The Opposite of a Gun is Life Itself

Gun culture, White supremacy, and ecofascism have no place in today’s environmental movement.

We have too long been living in a nation where it is dangerous for us to do even the most ordinary, everyday things. Photo by Korean Resource Center 민족학교 / Flickr.

Editor’s Note: Like all of you, I’ve been struggling to make sense of the horror upon horror that has visited us over the past two weeks. We barely had the time to mourn the 10 victims of the mass shooting in Buffalo, New York, before yet another gunman went on the rampage in Uvalde, Texas, brutally murdering 19 little children and 2 teachers.

Mass shootings have become so regular in this country that we can’t even call these incidents “unimaginable horrors.” We have too long been living in a nation where it is dangerous for us to do even the most ordinary, everyday things — for our kids to go to school, for our elderly to go grocery shopping, for LGBTQI persons to go dancing, for people to go work at an office.

Through the fog of grief and rage and feelings of helplessness that we are all mired in right now, one thing stands clear — we have to insist on commonsense gun ownership regulations. As poet Brendan Constantine portrays so eloquently, painfully — the opposite of a gun is LIFE in all its messiness and glory.

We can’t rest, we can’t give up until those regulations are put in place.

Otherwise, we are all complicit.

“The Greening of Hate”

Summer 2022 Letter from the Editor. Written on May 17, 2022, three days after the Buffalo shootings.

I had been avoiding reading details about the 18-year-old gunman’s recent rampage in Buffalo, New York that cut short 10 Black lives. I didn’t want to revisit that corrosive pain that lies at the core of this nation. I didn’t want to feel, yet again, that tight ball of anger, hurt, and hopelessness that squeezes the breath out of you when you’re confronted with yet another racially motivated killing.

But avoidance is a luxury not only I, but the environmental movement as well, simply can’t afford. Nor is it morally tenable. Because our movement’s history has been part of the soil in which seeds of this shooter’s hatred have sprouted and thrived.

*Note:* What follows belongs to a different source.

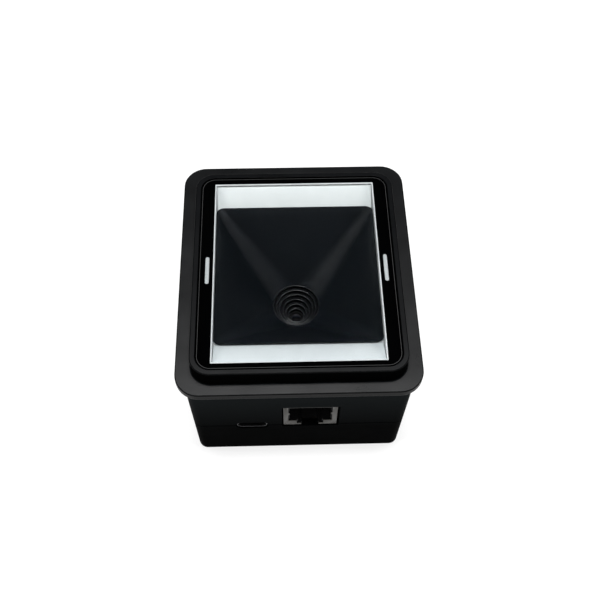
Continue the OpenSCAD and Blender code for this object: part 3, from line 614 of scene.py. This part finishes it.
boolean(funnel, [deck], "UNION")
plate_o = obj("plate", box_mesh("plate", -11, 11, WIN_Y - 11, WIN_Y + 11, 16.9, 19.8))
boolean(plate_o, [loft("c", [circle(8.3, 16, 48, 0, WIN_Y), circle(8.3, 21, 48, 0, WIN_Y)], cap0=True, cap1=True)])
boolean(funnel, [plate_o], "UNION")
for sx in (-1, 1):
    for sy in (-1, 1):
        boolean(funnel, [loft("p", [circle(1.9, 11, 32, sx * 8.8, WIN_Y + sy * 8.8), circle(1.9, 17.5, 32, sx * 8.8, WIN_Y + sy * 8.8)], cap0=True, cap1=True)], "UNION")
        boolean(funnel, [loft("c", [circle(0.65, 10, 24, sx * 8.8, WIN_Y + sy * 8.8), circle(0.65, 16, 24, sx * 8.8, WIN_Y + sy * 8.8)], cap0=True, cap1=True)])
shade(funnel, 32)
piece(funnel, "light_funnel", ["funnel", "funnel_edge", "funnel_step"])

# ---------------------------------------------------------------- reflector frame and diffusers
fcx = 0.0
fcy = (FY0 + FY1) / 2
FT, FB = FR_HI[2], ROOF + 0.5
sq = lambda dx, dy0, dy1, z, r=0.05: ring(2 * (FX + dx), FY1 - FY0 + dy0 + dy1, r, fcy + (dy1 - dy0) / 2, z, 3)
e = 0.07
rings = [sq(0, 0, 0, FB), sq(0, 0, 0, FT - e - 0.04), sq(0, 0, 0, FT - e), sq(e * 0.3, e * 0.3, e * 0.3, FT - e * 0.3), sq(e, e, e, FT),
         sq(e + 0.04, e + 0.04, e + 0.04, FT), sq(1.2 - e - 0.04, 0.95 - e - 0.04, 0.75 - e - 0.04, FT), sq(1.2 - e, 0.95 - e, 0.75 - e, FT),
         sq(1.2, 0.95, 0.75, FT - e, 0.1), sq(1.2, 0.95, 0.75, FB, 0.1)]
refl = obj("reflector", loft("reflector", rings, closed=True))
adds = []
for s in (-1, 1):
    a, b = sorted((s * (FX - 1.7), s * (FX + 0.4)))
    adds.append(box_mesh("l", a, b, FY1 - 1.6, FY1 + 0.7, DECK, FB + 0.6))
    adds.append(box_mesh("l", a, b, FY0 - 0.9, FY0 + 1.2, DECK, FB + 0.6))
    a, b = sorted((s * 20.6, s * (FX + 0.2)))
    adds.append(box_mesh("l", a, b, WIN_Y + ML / 2 - 2.9, WIN_Y + ML / 2 - 0.45, RIM - 1.9, RIM - 1))
    adds.append(box_mesh("l", a, b, WIN_Y - ML / 2 + 0.45, WIN_Y - ML / 2 + 2.9, RIM - 1.9, RIM - 1))
boolean(refl, adds, "UNION")
boolean(refl, [loft("c", [fun_ring(0, 0.06, RIM), fun_ring(1, 0.06, z_out)], cap0=True, cap1=True)])
shade(refl, 30)
piece(refl, "reflector_frame", ["white"])

def diffuser(name, node, y0, y1):
    z0, z1, th = FT - 0.35, RIM - 0.65, 1.1
    hw = FX - 0.12
    n = 12
    rings = []
    b = 0.12
    L = math.hypot(y1 - y0, z1 - z0)
    ux, uz = (y1 - y0) / L, (z1 - z0) / L
    def sec(x, ins):
        pts = [(y0 + ux * (b + ins), z0 + uz * (b + ins)), (y1 - ux * (b + ins), z1 - uz * (b + ins)),
               (y1 - ux * ins, z1 - uz * ins - b), (y1 - ux * ins, z1 - uz * ins - th + b + ins),
               (y1 - ux * (b + ins), z1 - uz * (b + ins) - th + ins), (y0 + ux * (b + ins), z0 + uz * (b + ins) - th + ins),
               (y0 + ux * ins, z0 + uz * ins - th + b + ins), (y0 + ux * ins, z0 + uz * ins - b)]
        return [(x, y, z - (ins if k in (0, 1, 2, 7) else 0)) for k, (y, z) in enumerate(pts)]
    rings.append(sec(-hw, 0.1)); rings.append(sec(-hw + 0.1, 0.0))
    for i in range(1, n):
        rings.append(sec(-hw + 0.1 + (2 * hw - 0.2) * i / n, 0.0))
    rings.append(sec(hw - 0.1, 0.0)); rings.append(sec(hw, 0.1))
    o = obj(name, loft(name, rings, cap0=True, cap1=True))
    shade(o, 50)
    return piece(o, node, [node])
# each panel takes its own light-tuned copy of the diffuser white
diffuser("far_diffuser", "diffuser_far", FY1 - 0.25, WIN_Y + ML / 2 - 0.3)
diffuser("near_diffuser", "diffuser_near", FY0 + 0.1, WIN_Y - ML / 2 + 0.3)

# ---------------------------------------------------------------- camera lens
lb = lathe("lens_tube", [(1.5, 16.9), (1.5, 17.66), (1.53, 17.72), (1.6, 17.72), (1.66, 17.66), (1.7, 17.72), (2.0, 18.02), (2.05, 18.09), (2.12, 18.15), (3.3, 18.15), (3.44, 18.1), (3.5, 18.0), (3.5, 12.9), (2.6, 12.9), (2.6, 16.9)], WIN_Y, 0, 72, closed=True)
lens_b = obj("lens_tube", lb); shade(lens_b, 30); piece(lens_b, "lens_barrel", ["lens_black"])
prof = [(1.47, 16.92), (1.48, 16.97), (1.48, 17.55)]
zc, R = 17.7 - 2.6, 3.0
for i in range(10):
    r = 1.46 * math.cos(math.pi / 2 * i / 9.0) if i < 9 else 0.001
    prof.append((max(r, 0.001), zc + math.sqrt(R * R - r * r)))
lens_f = obj("front_lens", lathe("front_lens", prof, WIN_Y, 0, 64)); shade(lens_f, 25); piece(lens_f, "lens_front", ["lens"])

# ---------------------------------------------------------------- network socket shell
x0, x1, y0, y1, z0, z1 = RJ_LO[0], RJ_HI[0], RJ_LO[1], RJ_HI[1], RJ_LO[2], RJ_HI[2]
def rj_ring(y, d, r): return [(q[0], y, q[1]) for q in ring(x1 - x0 + 2 * d, z1 - z0 + 2 * d, r, (z0 + z1) / 2, 0, 5, rjx)]
shell = obj("network_shell", loft("network_shell", [rj_ring(y0, -0.16, 0.35), rj_ring(y0 + 0.05, -0.04, 0.45), rj_ring(y0 + 0.16, 0, 0.5), rj_ring(y1 - 0.1, 0, 0.5), rj_ring(y1, -0.1, 0.4)], cap0=True, cap1=True))
inner = box_mesh("c", x0 + 0.3, x1 - 0.3, y0 + 0.3, y1 - 0.3, z0 - 1, z1 - 0.3)
zb_ = z0
mouth = [(-6.35, 12.1), (6.35, 12.1), (6.35, 8.9), (6.25, 8.6), (5.95, 8.35), (5.9, 8.0), (5.95, 7.6), (6.25, 7.35), (6.35, 7.0),
         (6.35, 3.1), (3.9, 3.1), (3.9, 1.2), (2.55, 1.2), (2.55, -1), (-2.55, -1), (-2.55, 1.2), (-3.9, 1.2), (-3.9, 3.1), (-6.35, 3.1),
         (-6.35, 7.0), (-6.25, 7.35), (-5.95, 7.6), (-5.9, 8.0), (-5.95, 8.35), (-6.25, 8.6), (-6.35, 8.9)]
mouth = loft("c", [[(rjx + a, y, zb_ + b) for a, b in mouth] for y in (y0 - 1, y0 + 1)], cap0=True, cap1=True)
boolean(shell, [inner, mouth])
bevel(shell, 0.05, 2, 50)
shade(shell, 30)
piece(shell, "rj45_shell", ["shell"])

# ---------------------------------------------------------------- USB shell
uy0, uy1 = US_LO[1], US_HI[1]
def us_ring(y, d): return [(q[0], y, q[1]) for q in ring(8.94 + 2 * d, 3.26 + 2 * d, 1.63 + d - 0.001, usz, 0, 12, usx)]
rings = [us_ring(uy1, 0), us_ring(uy0 + 0.3, 0), us_ring(uy0 + 0.09, 0), us_ring(uy0 + 0.03, -0.03), us_ring(uy0, -0.09),
         us_ring(uy0, -0.2), us_ring(uy0 + 0.03, -0.27), us_ring(uy0 + 0.09, -0.3), us_ring(uy0 + 0.3, -0.3), us_ring(uy1, -0.3)]
usb = obj("usb_shell_formed", loft("usb_shell_formed", rings, closed=True))
tabs = []
for s in (-1, 1):
    for t in (4.2, 6.2):
        cx_, cy_ = usx + s * (4.47 + 0.45), uy0 + t
        tabs.append(box_mesh("t", cx_ - 0.55, cx_ + 0.55, cy_ - 0.4, cy_ + 0.4, SPLIT - 1, SPLIT - 0.7))
boolean(usb, tabs, "UNION")
shade(usb, 30)
piece(usb, "usb_shell", ["usb_shell"])

# ---------------------------------------------------------------- fasteners seen from below
meshes = []
for sx in (-1, 1):
    for sy in (-1, 1):
        s = obj("screw", lathe("screw", [(1.2, 5.3), (1.9, 5.34), (2.1, 5.5), (2.2, 5.8), (2.2, 7.0), (1.03, 7.0), (1.03, 24.4), (0.6, 25.0)], sy * CY, sx * CX, 40))
        boolean(s, [loft("hex", [circle(0.95, 4.8, 6, sx * CX, sy * CY, 0.3), circle(0.95, 6.3, 6, sx * CX, sy * CY, 0.3), circle(0.3, 6.5, 6, sx * CX, sy * CY, 0.3)], cap0=True, cap1=True)])
        shade(s, 32)
        meshes.append(s.data.copy()); bpy.data.objects.remove(s)
scr = obj("case_screw_set", join_meshes("case_screw_set", meshes))
piece(scr, "case_screws", ["screw"])

meshes = []
for s in (-1, 1):
    prof = [(1.75, 0.0), (1.5, 0.25)]
    z = 0.35
    while z < 5.3:
        prof += [(1.5, z), (1.62, z + 0.125), (1.62, z + 0.2), (1.5, z + 0.35)]
        z += 0.5
    prof += [(1.5, 5.6), (1.6, 5.8), (2.0, 5.8), (2.1, 5.7), (2.1, 0.1), (2.0, 0.0)]
    meshes.append(lathe("ins", prof, 0, s * 20, 56, closed=True))
ins = obj("insert_pair", join_meshes("insert_pair", meshes)); shade(ins, 30)
piece(ins, "mount_inserts", ["brass"])

# ---------------------------------------------------------------- CAD nodes that stay
KEEP = {"window_tape": "foam", "led_board_far": "wpcb", "led_board_near": "wpcb", "led_chips_far": "led", "led_chips_near": "led",
        "status_boards": "pcb", "status_leds": "led", "lens_holder": "lens_black", "ir_filter": "filter", "image_sensor": "sensor",
        "camera_board": "pcb", "camera_flex": "amber", "camera_sockets": "beige", "main_board": "black_pcb", "board_sockets": "beige",
        "led_cable_far": "ffc", "led_cable_near": "ffc", "status_cables": "ffc", "rj45_insert": "insulator", "rj45_contacts": "gold",
        "usb_tongue": "insulator", "usb_contacts": "gold", "processor": "chip", "memory_chip": "chip", "network_transformer": "chip",
        "power_inductor": "ferrite", "capacitors": "can", "crystal": "can", "buzzer": "chip", "funnel_screws": "screw",
        "board_screws": "screw", "camera_screws": "screw"}
for n, m in KEEP.items():
    o = frame["nodes"][n]
    o.data.materials.clear()
    o.data.materials.append(MAT[m])

# ---------------------------------------------------------------- stage, lights, camera
fl = NT("floor_paper")
n = fl.noise(6, 2.0, 0.5)
fl.to("Base Color", fl.ramp(n, [(0.3, (0.34, 0.34, 0.34)), (0.7, (0.36, 0.36, 0.36))]))
fl.to("Normal", fl.bump(fl.noise(900, 2.0), 1e-5, 0.2))
fl.const(Roughness=0.9, Emission_Color=(1, 1, 1, 1))
dist = fl.t.nodes.new("ShaderNodeVectorMath"); dist.operation = "LENGTH"
fl.t.links.new(fl.co, dist.inputs[0])
fl.to("Emission Strength", fl.span(fl.math("SUBTRACT", dist.outputs["Value"], 0.3), 0.69, 1.4))
fl.p.inputs["Specular IOR Level"].default_value = 0.1
floor = obj("floor", loft("floor", [[(x * 4000, y * 4000, 0.0) for x, y in ((-1, -1), (1, -1), (1, 1), (-1, 1))], [(x * 4000, y * 4000, -5.0) for x, y in ((-1, -1), (1, -1), (1, 1), (-1, 1))]], cap0=True, cap1=True))
floor.data.materials.append(fl.m)

w = bpy.data.worlds.new("studio"); scene.world = w
w.use_nodes = True
w.node_tree.nodes["Background"].inputs["Color"].default_value = (0.9, 0.95, 1.0, 1)
wlp = w.node_tree.nodes.new("ShaderNodeLightPath")
wst = w.node_tree.nodes.new("ShaderNodeMapRange")
wst.inputs["To Min"].default_value, wst.inputs["To Max"].default_value = 0.008, 1.15
w.node_tree.links.new(wlp.outputs["Is Camera Ray"], wst.inputs["Value"])
w.node_tree.links.new(wst.outputs["Result"], w.node_tree.nodes["Background"].inputs["Strength"])

def area(name, loc, target, sx, sy, watts, col=(1, 1, 1)):
    d = bpy.data.lights.new(name, "AREA")
    d.shape, d.size, d.size_y, d.energy, d.color = "RECTANGLE", sx, sy, watts, col
    o = bpy.data.objects.new(name, d)
    scene.collection.objects.link(o)
    o.location = loc
    o.rotation_euler = (Vector(target) - Vector(loc)).to_track_quat("-Z", "Y").to_euler()
    o.visible_transmission = False       # lamps already reach under the pane along shadow rays
    return o
area("overhead", (0.0, 0.075, 2.0), (0, 0.0, 0), 0.9, 0.34, 44.5)
area("front_top", (0.0, -0.95, 1.8), (0, 0.0, 0), 0.9, 0.5, 7.5)
area("side_right", (1.3, -0.36, 1.0), (0, 0.0, 0), 0.5, 0.5, 6.2)
area("side_left", (-1.3, -0.36, 1.0), (0, 0.0, 0), 0.5, 0.5, 7.4)
area("back_low", (0.15, 1.6, 0.22), (0, 0.0, 0.02), 0.7, 0.3, 5.0).visible_glossy = False

cam = bpy.data.cameras.new("camera")
cam.lens, cam.sensor_width = 49.96, 36.0
cam.clip_start, cam.clip_end = 0.01, 20
camo = bpy.data.objects.new("camera", cam)
scene.collection.objects.link(camo)
el, yaw, roll = math.radians(59.084), math.radians(2.499), math.radians(1.0935)
d = Vector((math.sin(yaw) * math.cos(el), math.cos(yaw) * math.cos(el), -math.sin(el)))
r = Vector((math.cos(yaw), -math.sin(yaw), 0))
u = r.cross(d)
right = math.cos(roll) * r + math.sin(roll) * u
up = -math.sin(roll) * r + math.cos(roll) * u
M = Matrix((right, up, -d)).transposed().to_4x4()
M.translation = Vector((-4.561, -132.046, 204.374 + FLZ)) * MM
camo.matrix_world = M
scene.camera = camo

In his raging, 180-page manifesto, posted online before he went about his premeditated killing, the White shooter called himself an “ecofascist,” blaming “overpopulation” of non-Whites and immigration as drivers of environmental degradation and climate change. “Green nationalism,” he claimed, “is the only true nationalism.”

As many have pointed out, his screed is terrifyingly similar to manifestos put out by perpetrators of at least two other racially motivated mass shootings that took place in 2019 — an attack against Latinos at a Walmart in El Paso that left 22 dead, and a shooting at mosque in Christchurch, New Zealand where the shooter targeted and killed 51 Muslims.

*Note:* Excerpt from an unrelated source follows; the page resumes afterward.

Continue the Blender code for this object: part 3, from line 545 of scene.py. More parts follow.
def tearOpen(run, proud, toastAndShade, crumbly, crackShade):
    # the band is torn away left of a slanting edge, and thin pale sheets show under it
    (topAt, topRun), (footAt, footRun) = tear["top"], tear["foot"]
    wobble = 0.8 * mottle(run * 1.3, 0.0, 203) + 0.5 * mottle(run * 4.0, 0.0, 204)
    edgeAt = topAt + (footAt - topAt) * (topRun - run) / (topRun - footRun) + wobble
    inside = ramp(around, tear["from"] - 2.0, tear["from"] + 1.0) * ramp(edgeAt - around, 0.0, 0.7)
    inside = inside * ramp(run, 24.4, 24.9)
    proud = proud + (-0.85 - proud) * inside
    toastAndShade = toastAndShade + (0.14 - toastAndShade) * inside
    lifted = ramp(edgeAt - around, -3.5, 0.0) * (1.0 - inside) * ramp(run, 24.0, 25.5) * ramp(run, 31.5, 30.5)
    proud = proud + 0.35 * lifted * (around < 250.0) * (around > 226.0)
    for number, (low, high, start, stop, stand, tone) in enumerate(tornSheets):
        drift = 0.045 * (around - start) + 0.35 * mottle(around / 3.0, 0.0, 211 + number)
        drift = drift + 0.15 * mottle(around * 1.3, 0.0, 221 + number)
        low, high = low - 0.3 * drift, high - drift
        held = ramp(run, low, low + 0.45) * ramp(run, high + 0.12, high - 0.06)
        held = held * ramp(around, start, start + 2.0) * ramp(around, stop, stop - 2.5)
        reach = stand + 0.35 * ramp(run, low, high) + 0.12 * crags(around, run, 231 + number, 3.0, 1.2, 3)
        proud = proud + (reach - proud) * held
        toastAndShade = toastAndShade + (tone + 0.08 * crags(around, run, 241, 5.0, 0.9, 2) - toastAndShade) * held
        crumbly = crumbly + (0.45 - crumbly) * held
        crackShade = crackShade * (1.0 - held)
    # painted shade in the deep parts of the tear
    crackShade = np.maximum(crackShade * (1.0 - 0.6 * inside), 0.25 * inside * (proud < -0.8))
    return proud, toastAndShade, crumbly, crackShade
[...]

The connections are hard to ignore. Over the past two decades or so, environmental degradation and overpopulation have become growing obsessions among right-wing extremists and White supremacists, a development that Betsy Hartmann, professor emerita of development studies at Hampshire College, pointed out way back in 2003. She called it “the greening of hate.”

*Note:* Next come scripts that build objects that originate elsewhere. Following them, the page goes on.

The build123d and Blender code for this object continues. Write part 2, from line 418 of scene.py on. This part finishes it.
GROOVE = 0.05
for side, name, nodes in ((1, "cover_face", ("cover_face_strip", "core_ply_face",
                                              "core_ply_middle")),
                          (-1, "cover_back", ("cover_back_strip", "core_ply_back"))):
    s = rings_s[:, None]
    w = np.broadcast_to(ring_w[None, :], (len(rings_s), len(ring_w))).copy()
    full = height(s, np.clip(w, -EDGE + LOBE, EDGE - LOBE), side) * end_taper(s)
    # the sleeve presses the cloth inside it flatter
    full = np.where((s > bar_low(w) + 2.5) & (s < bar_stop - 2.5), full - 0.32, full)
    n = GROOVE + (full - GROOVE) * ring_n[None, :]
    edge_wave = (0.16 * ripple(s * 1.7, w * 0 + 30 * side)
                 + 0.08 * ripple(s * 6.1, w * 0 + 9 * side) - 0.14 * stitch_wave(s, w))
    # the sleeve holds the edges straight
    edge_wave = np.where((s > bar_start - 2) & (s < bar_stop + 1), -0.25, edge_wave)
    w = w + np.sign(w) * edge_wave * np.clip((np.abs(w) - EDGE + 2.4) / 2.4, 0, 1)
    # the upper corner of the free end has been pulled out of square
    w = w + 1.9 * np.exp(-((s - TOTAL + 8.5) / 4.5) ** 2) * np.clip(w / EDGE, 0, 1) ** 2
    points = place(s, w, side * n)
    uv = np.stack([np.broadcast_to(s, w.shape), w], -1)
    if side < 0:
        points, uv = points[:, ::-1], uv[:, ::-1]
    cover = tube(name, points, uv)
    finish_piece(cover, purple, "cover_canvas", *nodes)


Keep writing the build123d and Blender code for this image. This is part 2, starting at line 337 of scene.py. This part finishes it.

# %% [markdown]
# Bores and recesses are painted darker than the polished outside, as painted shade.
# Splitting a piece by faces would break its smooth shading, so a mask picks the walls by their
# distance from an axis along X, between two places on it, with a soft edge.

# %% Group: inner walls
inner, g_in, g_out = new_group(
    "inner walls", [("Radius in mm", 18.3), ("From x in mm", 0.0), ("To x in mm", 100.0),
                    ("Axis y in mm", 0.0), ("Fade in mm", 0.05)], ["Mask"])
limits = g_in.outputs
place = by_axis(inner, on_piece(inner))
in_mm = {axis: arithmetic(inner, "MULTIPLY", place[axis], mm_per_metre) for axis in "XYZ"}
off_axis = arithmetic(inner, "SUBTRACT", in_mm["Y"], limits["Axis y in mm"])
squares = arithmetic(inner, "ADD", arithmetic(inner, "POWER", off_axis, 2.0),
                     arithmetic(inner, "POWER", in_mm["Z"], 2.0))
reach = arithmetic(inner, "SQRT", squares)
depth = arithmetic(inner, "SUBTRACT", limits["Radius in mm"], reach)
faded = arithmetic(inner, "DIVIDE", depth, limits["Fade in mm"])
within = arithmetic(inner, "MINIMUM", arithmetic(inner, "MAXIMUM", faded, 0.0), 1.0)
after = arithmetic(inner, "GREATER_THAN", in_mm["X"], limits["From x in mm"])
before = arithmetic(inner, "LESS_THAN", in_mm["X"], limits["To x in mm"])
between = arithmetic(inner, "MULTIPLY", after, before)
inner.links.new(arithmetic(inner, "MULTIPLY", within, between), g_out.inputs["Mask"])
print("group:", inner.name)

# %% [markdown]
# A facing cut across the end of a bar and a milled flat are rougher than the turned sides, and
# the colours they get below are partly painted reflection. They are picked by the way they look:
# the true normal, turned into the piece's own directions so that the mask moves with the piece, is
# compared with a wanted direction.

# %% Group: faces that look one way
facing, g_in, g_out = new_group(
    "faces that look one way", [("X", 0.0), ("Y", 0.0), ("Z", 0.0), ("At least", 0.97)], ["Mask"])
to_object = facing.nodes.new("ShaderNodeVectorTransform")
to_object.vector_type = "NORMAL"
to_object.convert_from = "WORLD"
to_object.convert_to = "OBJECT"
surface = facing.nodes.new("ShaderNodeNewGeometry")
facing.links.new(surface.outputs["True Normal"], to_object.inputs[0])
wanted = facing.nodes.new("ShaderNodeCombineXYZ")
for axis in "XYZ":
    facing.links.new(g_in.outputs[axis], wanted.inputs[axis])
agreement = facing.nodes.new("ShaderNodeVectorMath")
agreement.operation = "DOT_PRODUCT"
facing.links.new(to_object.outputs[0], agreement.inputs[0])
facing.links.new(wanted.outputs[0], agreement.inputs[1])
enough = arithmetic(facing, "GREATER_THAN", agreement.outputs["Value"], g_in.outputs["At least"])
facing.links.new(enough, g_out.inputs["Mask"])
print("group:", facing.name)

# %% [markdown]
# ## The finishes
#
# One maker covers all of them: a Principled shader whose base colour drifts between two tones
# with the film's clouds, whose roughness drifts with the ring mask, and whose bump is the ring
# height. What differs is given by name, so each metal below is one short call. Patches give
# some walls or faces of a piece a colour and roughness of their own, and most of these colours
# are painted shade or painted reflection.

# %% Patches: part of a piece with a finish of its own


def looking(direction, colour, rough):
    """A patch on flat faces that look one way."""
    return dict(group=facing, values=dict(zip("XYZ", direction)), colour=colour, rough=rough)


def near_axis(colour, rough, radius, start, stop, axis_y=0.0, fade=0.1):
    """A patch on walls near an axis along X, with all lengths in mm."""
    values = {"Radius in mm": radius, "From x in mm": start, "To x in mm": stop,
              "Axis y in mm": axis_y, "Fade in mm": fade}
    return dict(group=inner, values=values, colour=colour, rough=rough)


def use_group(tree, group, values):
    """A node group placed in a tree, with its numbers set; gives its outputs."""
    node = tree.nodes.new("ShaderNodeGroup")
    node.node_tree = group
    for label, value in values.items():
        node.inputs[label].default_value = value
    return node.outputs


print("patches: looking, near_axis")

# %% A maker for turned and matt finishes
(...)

This ideology, Hartmann noted, is rooted in ideas around population control promoted by many early American conservationists who “were eugenicists who believed in maintaining the purity of both nature and the gene pool.” These ideas — which shifted much of the blame for our environmental ills from “overconsumption of the rich and corporate plundering of the planet’s resources” to “the proverbial dark-skinned Other” — have since been debunked many times over, but they continue to gain traction among extremist right-wing factions, with tragic results.

To its credit, much of the environmental movement has been working hard to exorcise its racism-tinged past. Over the 11 years that I have been at the Journal, I’ve been heartened to see the movement begin to embrace the fight for environmental justice and strive to make space at the table for those who bear the worst brunt of capitalism’s impact on the planet. Given that, it’s especially heartbreaking to see our efforts to highlight the serious threat climate chaos, pollution, and biodiversity loss pose to all life being coopted by extremists with violent, xenophobic agendas.

Which is why I say that looking away when heinous acts like these take place isn’t okay. Staying silent isn’t okay either. We have to make it clear that ecofascism and White supremacy and gun culture have no place in today’s environmental movement.